The PPIRP has been brought in, keeping in mind the pandemic situation. MSME may not be doing well under the coronavirus circumstances. Many such companies are workable but for these situations are unable to function normally. These companies can start earning profits when normalcy returns. Closure of such workable businesses is not in the interest of the stakeholders, creditors, suppliers, employees, customers, shareholders and overall for the economy.
The options available for companies and how the present prepackaged insolvency resolution process (PPIRP) would work in aid in the MSME sector must be understood. During a time of financial strain, a company would normally try to come out from their financial difficulties by facing the competition in the market, improving their competitiveness at the marketplace. However, they may not succeed every time. The entrepreneurs and promoters of the company may sit across the table, collectively or individually with their stakeholders, for working out a plan for resolving the stress, which may culminate into a formal outline that will provide a path for resolution for all the stakeholders for resolution for the stressed company.
There were two statutory options under the supervision of the court. Those are (i) Corporate Insolvency Resolution Process (CIRP) under the IBC, and (ii) the scheme of compromise or arrangement (SoA) under the Companies Act, 2013. In addition to that, there were two out-of-court options for settlement: (i) the Reserve Bank of India’s (RBI) framework for stressed assets resolution and (ii) mutual understanding between debtors and creditors, which is informal, which may be with or without the intervention of mediation through a mediator. These were the options available to creditors for resolving the stress of a company in which they have stakes. Needless to say, these options are in addition to several other options for the recovery of loans. Now, the present prepackaged insolvency resolution process (PPIRP) will come in aid.
Under the new pre-packaged insolvency resolution process (PPIRP), corporate debtors are eligible for the resolution process. An application for initiating a pre-packaged insolvency resolution process, thanks to the amended IBC, may be made in respect of a corporate debtor classified as a micro, small or medium enterprise under sub-section (1) of Section 7 of the MSME Development Act, 2006.

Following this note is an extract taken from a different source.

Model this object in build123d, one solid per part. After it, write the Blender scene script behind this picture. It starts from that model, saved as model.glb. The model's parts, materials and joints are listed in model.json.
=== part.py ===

By notification dated 9 April, the union government has specified that Rs 10 lakh will be the minimum amount of default for the matters relating to the pre-packaged insolvency resolution process of the corporate debtors under Chapter III-A of the IBC.

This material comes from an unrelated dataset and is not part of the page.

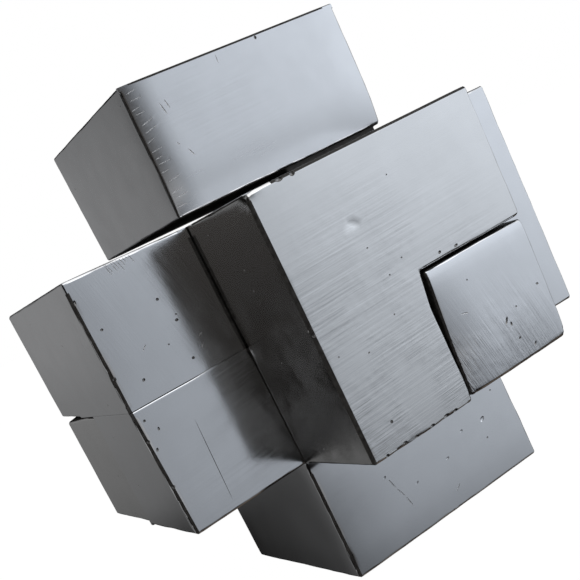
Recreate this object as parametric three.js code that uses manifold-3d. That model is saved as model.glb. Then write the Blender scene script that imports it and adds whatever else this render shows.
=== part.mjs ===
// Six-piece cross burr: a metal interlocking puzzle shaped like a three-dimensional cross.
// Units are millimetres. +X points to the right arm, -Y to the front arm, +Z to the top arm.
// The puzzle stands on the end of its bottom arm; the origin is the centre of the footprint.
//
// The cross is laid out on a grid of square-bar cells. Each axis has five grid lines, numbered 0 to 4:
// lines 1, 2 and 3 bound the 2 x 2 x 2 middle, and lines 0 and 4 are the ends of the two arms.
import * as THREE from "three";
import { RoundedBoxGeometry } from "three/addons/geometries/RoundedBoxGeometry.js";
import { mergeVertices } from "three/addons/utils/BufferGeometryUtils.js";
import Module from "manifold-3d";

const wasm = await Module();
wasm.setup();

// Driving dimensions
const BAR = 20; // thickness of the square bar every piece is cut from
const PLAY = 0.4; // air between the faces of neighbouring pieces
const PITCH = BAR + PLAY; // grid spacing inside the middle
const REACH = { left: 41.0, right: 42.4, front: 41.2, back: 41.0, foot: 41.4, top: 41.5 }; // centre to arm end
const EDGE_RADIUS = 0.4; // broken edge left by hand finishing
const EDGE_STEPS = 2; // facets around a quarter of the broken edge

// Fitting errors of a hand-finished puzzle
const CAP_LIFT = 1.05; // the top cap's peg is long, so the cap stands this far off its shoulders
const KEY_SLACK = 0.3; // cut off the key's top beyond the ordinary play
const LEG_SLACK = 0.9; // cut off the inner side of the elbow's lower leg
const PLUG_SLACK = 0.3; // cut off the side plug's end and underside
const PEG_SETBACK = 4; // cut off the two outer sides of the cap's peg, which keeps it out of sight

const GRID = {
  x: [-REACH.left, -PITCH, 0, PITCH, REACH.right],
  y: [-REACH.front, -PITCH, 0, PITCH, REACH.back],
  z: [-REACH.foot, -PITCH, 0, PITCH, REACH.top],
};
const ORIGIN = new THREE.Vector3(
  (REACH.right - REACH.left) / 2,
  (REACH.back - REACH.front) / 2,
  -REACH.foot,
);
const METAL = { color: 0xb9bdc4, metalness: 1, roughness: 0.38 };

// Where a face on grid line `line` of `axis` lies: arm ends lie on the line itself, and every other face
// stands back from its line by half the play. `inward` is +1 on the low side of a block and -1 on its high side.
function facePosition(axis, line, inward) {
  const isArmEnd = line === 0 || line === GRID[axis].length - 1;
  return GRID[axis][line] + (isArmEnd ? 0 : (inward * PLAY) / 2);
}

// Box geometry with broken edges, as a manifold solid. Bounds are [low, high] in millimetres on each axis.
function roundedBox(x, y, z) {
  const size = [x[1] - x[0], y[1] - y[0], z[1] - z[0]];
  const geometry = new RoundedBoxGeometry(...size, EDGE_STEPS, EDGE_RADIUS);
  geometry.translate((x[0] + x[1]) / 2, (y[0] + y[1]) / 2, (z[0] + z[1]) / 2);
  geometry.deleteAttribute("normal");
  geometry.deleteAttribute("uv");
  const merged = mergeVertices(geometry);
  return new wasm.Manifold(
    new wasm.Mesh({
      numProp: 3,
      vertProperties: new Float32Array(merged.attributes.position.array),
      triVerts: new Uint32Array(merged.index.array),
    }),
  );
}

// One straight block between pairs of grid lines. `trim` moves single faces, in millimetres along their axis.
function block({ x, y, z, trim = {} }) {
  const bounds = [["x", x], ["y", y], ["z", z]].map(([axis, [low, high]]) => [
    facePosition(axis, low, 1) + (trim[`${axis}Low`] ?? 0),
    facePosition(axis, high, -1) + (trim[`${axis}High`] ?? 0),
  ]);
  return roundedBox(...bounds);
}

// One puzzle piece: the union of its blocks, as a named mesh standing on the ground plane.
function piece(name, blocks) {
  const solid = blocks.map(block).reduce((whole, next) => whole.add(next));
  const { vertProperties, triVerts } = solid.getMesh();
  const geometry = new THREE.BufferGeometry();
  geometry.setAttribute("position", new THREE.Float32BufferAttribute(vertProperties, 3));
  geometry.setIndex([...triVerts]);
  geometry.translate(-ORIGIN.x, -ORIGIN.y, -ORIGIN.z);
  geometry.computeVertexNormals();
  const mesh = new THREE.Mesh(geometry, new THREE.MeshStandardMaterial(METAL));
  mesh.name = name;
  mesh.material.name = name;
  return mesh;
}

// Stands on the ground. Bottom arm, lower front quarter of the left arm, and a hook around the rear arm.
function footBlock() {
  return piece("foot_block", [
    { x: [1, 3], y: [1, 3], z: [0, 1] }, // bottom arm
    { x: [1, 2], y: [1, 2], z: [0, 2] }, // front post up into the middle
    { x: [0, 2], y: [1, 2], z: [1, 2] }, // bar out along the left arm
    { x: [2, 3], y: [2, 3], z: [0, 2] }, // rear post up into the middle
    { x: [2, 3], y: [2, 4], z: [1, 2] }, // bar out along the rear arm
    { x: [2, 3], y: [3, 4], z: [1, 3] }, // riser of the hook
    { x: [1, 3], y: [3, 4], z: [2, 3] }, // top of the hook
  ]);
}

// Upper half of the left arm, a bar straight through the middle, and the whole right arm.
function crossBeam() {
  return piece("cross_beam", [
    { x: [0, 1], y: [1, 3], z: [2, 3] }, // left slab
    { x: [0, 4], y: [2, 3], z: [2, 3] }, // through bar
    { x: [3, 4], y: [1, 3], z: [1, 3] }, // right arm
  ]);
}

// Three quarters of the front arm in an L, with a peg into the middle.
function frontElbow() {
  return piece("front_elbow", [
    { x: [1, 3], y: [0, 1], z: [2, 3] }, // upper leg of the L
    { x: [1, 2], y: [0, 1], z: [1, 3], trim: { xHigh: -LEG_SLACK } }, // left leg of the L
    { x: [1, 2], y: [0, 2], z: [2, 3] }, // peg
  ]);
}

// Straight square key in the last quarter of the front arm, reaching the middle.
function frontKey() {
  return piece("front_key", [{ x: [2, 3], y: [0, 2], z: [1, 2], trim: { zHigh: -KEY_SLACK } }]);
}

// The top arm. Its peg is long enough to stand on the key, which holds the cap off its shoulders.
function topCap() {
  const capTrim = { zLow: CAP_LIFT, zHigh: CAP_LIFT };
  const pegTrim = { xHigh: -PEG_SETBACK, yLow: PEG_SETBACK, zLow: -KEY_SLACK, zHigh: CAP_LIFT };
  return piece("top_cap", [
    { x: [1, 3], y: [1, 3], z: [3, 4], trim: capTrim }, // cap
    { x: [2, 3], y: [1, 2], z: [2, 4], trim: pegTrim }, // peg
  ]);
}

// Lower rear quarter of the left arm, with a tail that turns into the rear arm.
function sidePlug() {
  return piece("side_plug", [
    { x: [0, 2], y: [2, 3], z: [1, 2], trim: { xLow: PLUG_SLACK, zLow: PLUG_SLACK } }, // bar
    { x: [1, 2], y: [2, 4], z: [1, 2], trim: { zLow: PLUG_SLACK } }, // tail
  ]);
}

const burr = new THREE.Group();
burr.name = "six_piece_cross_burr";
burr.add(footBlock(), crossBeam(), frontElbow(), frontKey(), topCap(), sidePlug());

export default burr;
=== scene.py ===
"""Six-piece metal cross burr: worn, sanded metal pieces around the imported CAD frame."""

import itertools
import math
import random

import bmesh
import bpy
import numpy as np
from mathutils import Matrix, Vector, noise


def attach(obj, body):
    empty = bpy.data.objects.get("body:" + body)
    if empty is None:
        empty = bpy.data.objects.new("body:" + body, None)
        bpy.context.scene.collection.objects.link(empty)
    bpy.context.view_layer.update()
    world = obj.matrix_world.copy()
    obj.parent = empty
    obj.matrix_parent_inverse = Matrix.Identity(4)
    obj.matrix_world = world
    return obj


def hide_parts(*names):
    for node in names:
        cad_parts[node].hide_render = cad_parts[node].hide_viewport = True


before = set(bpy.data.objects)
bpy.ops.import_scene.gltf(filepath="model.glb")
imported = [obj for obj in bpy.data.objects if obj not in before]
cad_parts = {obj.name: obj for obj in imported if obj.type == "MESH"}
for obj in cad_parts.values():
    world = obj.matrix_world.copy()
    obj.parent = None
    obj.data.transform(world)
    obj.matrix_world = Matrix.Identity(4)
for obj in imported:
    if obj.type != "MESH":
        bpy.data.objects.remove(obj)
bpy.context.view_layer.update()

# ---------------------------------------------------------------- dimensions, in millimetres
MM = 0.001
BAR = 20.0  # square bar thickness
PLAY = 0.4  # air between neighbouring pieces
PITCH = BAR + PLAY
FACE = PITCH - PLAY / 2  # from the centre to the side faces of the arms
REACH = {"left": 41.0, "right": 42.4, "front": 41.2, "back": 41.0, "foot": 41.4, "top": 41.5}
CAP_LIFT = 1.05  # the cap stands this far off its shoulders
KEY_SLACK = 0.3  # cut off the underside of the cap's peg, above the key
LEG_SLACK = 0.9  # cut off the inner side of the elbow's lower leg
PLUG_SLACK = 0.3  # cut off the side plug's end and underside
PEG_SETBACK = 1.0  # cut off the two outer sides of the cap's peg
GRID = (
    (-REACH["left"], -PITCH, 0.0, PITCH, REACH["right"]),
    (-REACH["front"], -PITCH, 0.0, PITCH, REACH["back"]),
    (-REACH["foot"], -PITCH, 0.0, PITCH, REACH["top"]),
)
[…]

Outer time-limit for completion of pre-packaged insolvency resolution process
The pre-packaged insolvency resolution process shall be completed within a period of 120 days from the pre-packaged insolvency commencement date.
Initiation of pre-packaged insolvency resolution process
When a corporate debtor meets the requirements of Section 54A of the IBC, a corporate applicant thereof may file an application with the Adjudicating Authority for initiating a pre-packaged insolvency resolution process.

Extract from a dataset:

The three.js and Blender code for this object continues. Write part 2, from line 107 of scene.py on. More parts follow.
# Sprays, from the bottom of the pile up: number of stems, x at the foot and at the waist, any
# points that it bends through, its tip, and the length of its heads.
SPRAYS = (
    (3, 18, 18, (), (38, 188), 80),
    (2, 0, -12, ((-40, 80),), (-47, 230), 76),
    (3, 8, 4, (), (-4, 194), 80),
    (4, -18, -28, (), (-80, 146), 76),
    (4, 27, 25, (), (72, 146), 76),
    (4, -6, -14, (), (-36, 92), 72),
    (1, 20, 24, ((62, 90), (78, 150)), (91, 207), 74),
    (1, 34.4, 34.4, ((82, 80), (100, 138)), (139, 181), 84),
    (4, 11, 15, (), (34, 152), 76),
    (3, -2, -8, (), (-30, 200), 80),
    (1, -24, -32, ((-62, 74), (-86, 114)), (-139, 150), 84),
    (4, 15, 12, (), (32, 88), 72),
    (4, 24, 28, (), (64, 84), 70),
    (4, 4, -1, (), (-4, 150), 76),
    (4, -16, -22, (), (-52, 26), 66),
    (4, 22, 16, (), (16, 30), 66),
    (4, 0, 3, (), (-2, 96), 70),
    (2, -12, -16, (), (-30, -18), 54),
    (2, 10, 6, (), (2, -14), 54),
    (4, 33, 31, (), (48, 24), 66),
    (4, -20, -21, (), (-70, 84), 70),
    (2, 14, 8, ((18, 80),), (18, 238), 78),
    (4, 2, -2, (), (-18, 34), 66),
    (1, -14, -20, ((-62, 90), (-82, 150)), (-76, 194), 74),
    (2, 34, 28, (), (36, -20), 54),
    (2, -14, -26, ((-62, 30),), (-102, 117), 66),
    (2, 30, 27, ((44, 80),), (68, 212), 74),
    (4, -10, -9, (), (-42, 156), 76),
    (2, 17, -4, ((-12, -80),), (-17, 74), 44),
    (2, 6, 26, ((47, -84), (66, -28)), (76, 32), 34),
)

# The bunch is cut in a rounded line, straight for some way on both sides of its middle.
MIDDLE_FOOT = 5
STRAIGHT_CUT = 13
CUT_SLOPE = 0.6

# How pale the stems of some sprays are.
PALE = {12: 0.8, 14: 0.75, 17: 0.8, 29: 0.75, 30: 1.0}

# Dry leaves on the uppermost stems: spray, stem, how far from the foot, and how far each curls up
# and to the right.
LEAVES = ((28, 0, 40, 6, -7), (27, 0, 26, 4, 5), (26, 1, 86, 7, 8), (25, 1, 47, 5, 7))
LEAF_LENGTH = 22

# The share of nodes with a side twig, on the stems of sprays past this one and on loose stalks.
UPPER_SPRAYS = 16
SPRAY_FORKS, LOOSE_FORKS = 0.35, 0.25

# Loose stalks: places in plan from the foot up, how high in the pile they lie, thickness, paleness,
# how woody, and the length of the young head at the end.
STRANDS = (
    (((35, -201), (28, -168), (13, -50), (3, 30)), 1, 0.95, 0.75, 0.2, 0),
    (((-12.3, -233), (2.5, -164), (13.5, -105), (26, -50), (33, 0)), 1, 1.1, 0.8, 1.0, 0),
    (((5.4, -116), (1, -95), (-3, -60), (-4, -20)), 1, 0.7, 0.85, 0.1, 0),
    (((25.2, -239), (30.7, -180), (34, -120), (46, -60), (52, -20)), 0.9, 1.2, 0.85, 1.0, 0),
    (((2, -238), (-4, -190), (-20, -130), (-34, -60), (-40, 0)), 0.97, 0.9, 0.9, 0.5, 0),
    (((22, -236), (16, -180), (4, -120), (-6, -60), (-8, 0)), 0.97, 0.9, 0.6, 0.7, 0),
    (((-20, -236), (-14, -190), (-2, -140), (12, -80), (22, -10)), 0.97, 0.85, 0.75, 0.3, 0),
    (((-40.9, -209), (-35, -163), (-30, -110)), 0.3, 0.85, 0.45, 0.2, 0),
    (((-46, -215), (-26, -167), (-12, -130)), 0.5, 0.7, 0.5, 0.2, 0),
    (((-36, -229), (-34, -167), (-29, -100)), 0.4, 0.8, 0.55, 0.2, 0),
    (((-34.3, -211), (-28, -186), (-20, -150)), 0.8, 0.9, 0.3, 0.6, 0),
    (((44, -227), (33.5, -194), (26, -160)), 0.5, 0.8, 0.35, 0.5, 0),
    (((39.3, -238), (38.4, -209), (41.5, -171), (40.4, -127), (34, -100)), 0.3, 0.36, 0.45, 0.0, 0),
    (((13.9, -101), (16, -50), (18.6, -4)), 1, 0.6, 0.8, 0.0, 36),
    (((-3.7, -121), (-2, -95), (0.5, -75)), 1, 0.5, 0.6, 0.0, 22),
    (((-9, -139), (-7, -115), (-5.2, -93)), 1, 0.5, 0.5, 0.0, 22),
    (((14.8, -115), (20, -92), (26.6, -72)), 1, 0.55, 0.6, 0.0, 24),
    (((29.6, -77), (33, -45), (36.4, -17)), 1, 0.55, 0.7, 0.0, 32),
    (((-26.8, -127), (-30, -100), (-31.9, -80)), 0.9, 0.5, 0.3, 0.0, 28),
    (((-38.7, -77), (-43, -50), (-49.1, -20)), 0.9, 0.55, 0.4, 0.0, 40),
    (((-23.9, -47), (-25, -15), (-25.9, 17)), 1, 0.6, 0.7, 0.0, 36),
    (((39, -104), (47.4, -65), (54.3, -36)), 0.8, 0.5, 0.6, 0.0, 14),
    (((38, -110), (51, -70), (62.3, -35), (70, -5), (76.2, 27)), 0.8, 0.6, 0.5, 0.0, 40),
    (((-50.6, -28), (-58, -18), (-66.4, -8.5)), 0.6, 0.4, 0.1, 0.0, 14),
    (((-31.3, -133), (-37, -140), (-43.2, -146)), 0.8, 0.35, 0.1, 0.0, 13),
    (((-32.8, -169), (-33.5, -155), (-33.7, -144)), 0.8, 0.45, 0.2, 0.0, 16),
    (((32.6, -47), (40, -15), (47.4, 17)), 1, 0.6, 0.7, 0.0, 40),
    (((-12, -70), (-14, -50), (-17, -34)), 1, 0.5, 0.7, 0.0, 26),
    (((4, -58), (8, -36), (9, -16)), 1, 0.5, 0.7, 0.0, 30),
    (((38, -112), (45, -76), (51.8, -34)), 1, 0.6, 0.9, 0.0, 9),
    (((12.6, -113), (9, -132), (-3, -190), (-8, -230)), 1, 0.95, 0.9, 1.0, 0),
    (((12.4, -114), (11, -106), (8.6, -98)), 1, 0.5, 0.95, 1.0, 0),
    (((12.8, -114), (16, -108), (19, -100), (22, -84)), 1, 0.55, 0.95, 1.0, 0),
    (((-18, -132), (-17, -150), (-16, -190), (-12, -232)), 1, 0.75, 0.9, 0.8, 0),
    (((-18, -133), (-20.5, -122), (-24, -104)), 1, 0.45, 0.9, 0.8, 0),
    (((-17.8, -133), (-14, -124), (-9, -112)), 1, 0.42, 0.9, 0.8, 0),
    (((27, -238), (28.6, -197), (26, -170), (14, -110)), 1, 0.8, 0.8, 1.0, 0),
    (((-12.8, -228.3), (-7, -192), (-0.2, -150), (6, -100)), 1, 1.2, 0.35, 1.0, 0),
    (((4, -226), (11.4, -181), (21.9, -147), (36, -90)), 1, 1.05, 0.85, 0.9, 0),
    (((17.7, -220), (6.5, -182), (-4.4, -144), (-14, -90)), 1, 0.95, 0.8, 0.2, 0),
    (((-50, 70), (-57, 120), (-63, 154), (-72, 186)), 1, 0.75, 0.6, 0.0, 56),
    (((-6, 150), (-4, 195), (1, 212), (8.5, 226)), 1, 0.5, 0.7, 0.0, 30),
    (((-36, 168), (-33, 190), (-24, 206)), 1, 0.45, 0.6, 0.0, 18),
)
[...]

The creditors interests are safeguarded
The financial creditors of the corporate debtor, not being its related parties, representing such number and such manner as may be specified, have proposed the name of the insolvency professional to be appointed as resolution professional for conducting the pre-packaged insolvency resolution process of the corporate debtor, and the financial creditors of the corporate debtor, not being its related parties, representing not less than sixty-six per cent. in value of the financial debt due to such creditors, have approved such proposal in such form as may be specified.
IBC (PPIRP) Rules, 2021
The new rules provide that a corporate debtor makes an application to the National Company Law Tribunal (NCLT). The rules give the manner in which the particulars of financial creditors (not being related parties of the corporate debtor) are to be given along with annexures wherein the approval of creditors for appointment of the proposed resolution professional, approval of creditors for filing an application for initiating pre-packaged insolvency resolution process and so on are to be given. This means, in case a debtor wants to avail the benefit of the prepackaged insolvency resolution process (PPIRP) under the amended IBC, he has to take the creditors permissions for availing the same.